- **Dataset section**
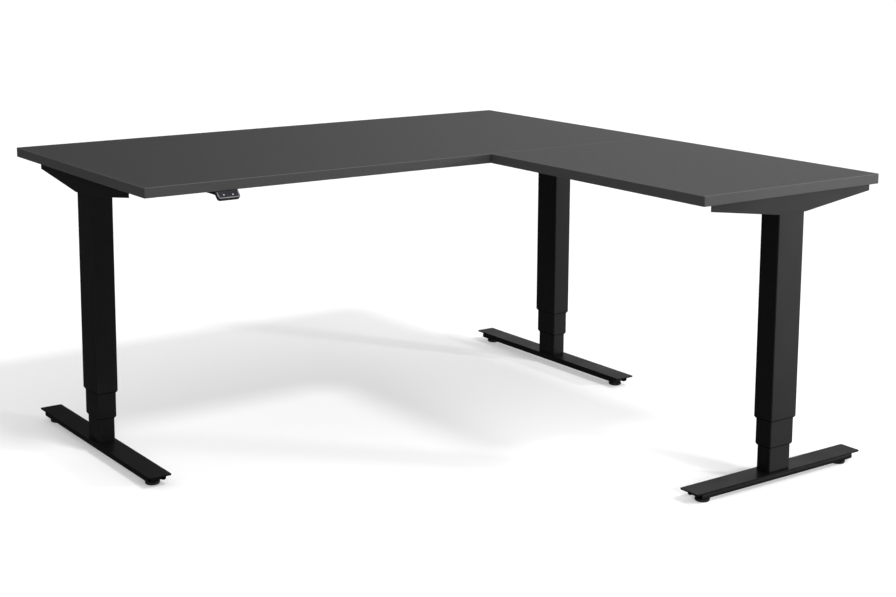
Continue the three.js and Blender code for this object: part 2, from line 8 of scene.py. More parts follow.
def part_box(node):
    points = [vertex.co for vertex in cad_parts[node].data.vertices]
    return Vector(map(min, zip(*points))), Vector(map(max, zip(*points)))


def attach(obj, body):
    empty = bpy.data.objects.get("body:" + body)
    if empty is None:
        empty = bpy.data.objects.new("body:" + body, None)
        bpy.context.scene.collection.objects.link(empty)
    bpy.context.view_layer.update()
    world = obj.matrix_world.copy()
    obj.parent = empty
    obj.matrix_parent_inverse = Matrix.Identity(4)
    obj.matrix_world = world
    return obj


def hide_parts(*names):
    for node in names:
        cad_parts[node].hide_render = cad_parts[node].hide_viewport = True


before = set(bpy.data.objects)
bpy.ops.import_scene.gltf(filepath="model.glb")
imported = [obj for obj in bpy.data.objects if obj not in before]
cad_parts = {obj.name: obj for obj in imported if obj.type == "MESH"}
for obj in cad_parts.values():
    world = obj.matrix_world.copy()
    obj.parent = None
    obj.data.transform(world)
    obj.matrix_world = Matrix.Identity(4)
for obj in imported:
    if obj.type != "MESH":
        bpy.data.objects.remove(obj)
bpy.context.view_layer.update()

- **Work to complete**
Word for word, restate all of the data shown above.

- **Correct response**
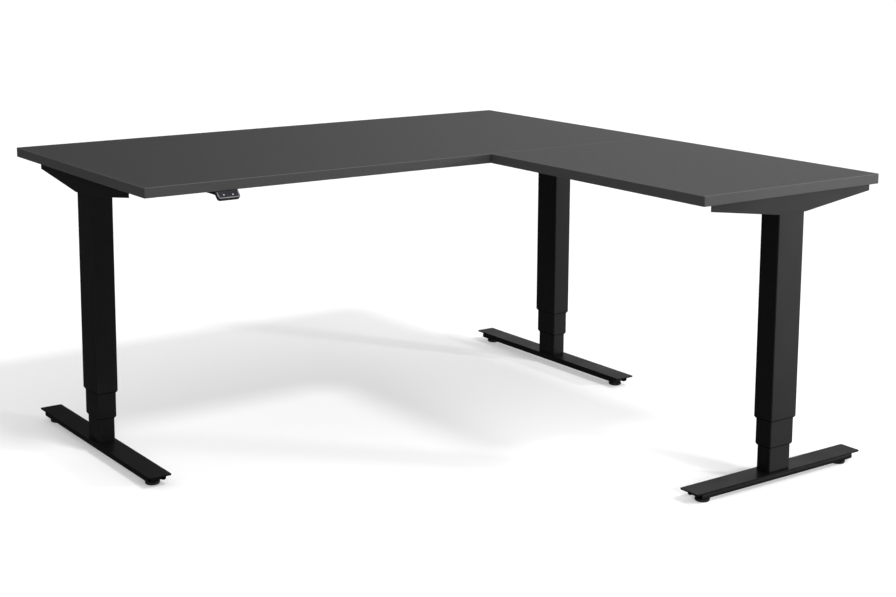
Continue the three.js and Blender code for this object: part 2, from line 8 of scene.py. More parts follow.
def part_box(node):
    points = [vertex.co for vertex in cad_parts[node].data.vertices]
    return Vector(map(min, zip(*points))), Vector(map(max, zip(*points)))


def attach(obj, body):
    empty = bpy.data.objects.get("body:" + body)
    if empty is None:
        empty = bpy.data.objects.new("body:" + body, None)
        bpy.context.scene.collection.objects.link(empty)
    bpy.context.view_layer.update()
    world = obj.matrix_world.copy()
    obj.parent = empty
    obj.matrix_parent_inverse = Matrix.Identity(4)
    obj.matrix_world = world
    return obj


def hide_parts(*names):
    for node in names:
        cad_parts[node].hide_render = cad_parts[node].hide_viewport = True


before = set(bpy.data.objects)
bpy.ops.import_scene.gltf(filepath="model.glb")
imported = [obj for obj in bpy.data.objects if obj not in before]
cad_parts = {obj.name: obj for obj in imported if obj.type == "MESH"}
for obj in cad_parts.values():
    world = obj.matrix_world.copy()
    obj.parent = None
    obj.data.transform(world)
    obj.matrix_world = Matrix.Identity(4)
for obj in imported:
    if obj.type != "MESH":
        bpy.data.objects.remove(obj)
bpy.context.view_layer.update()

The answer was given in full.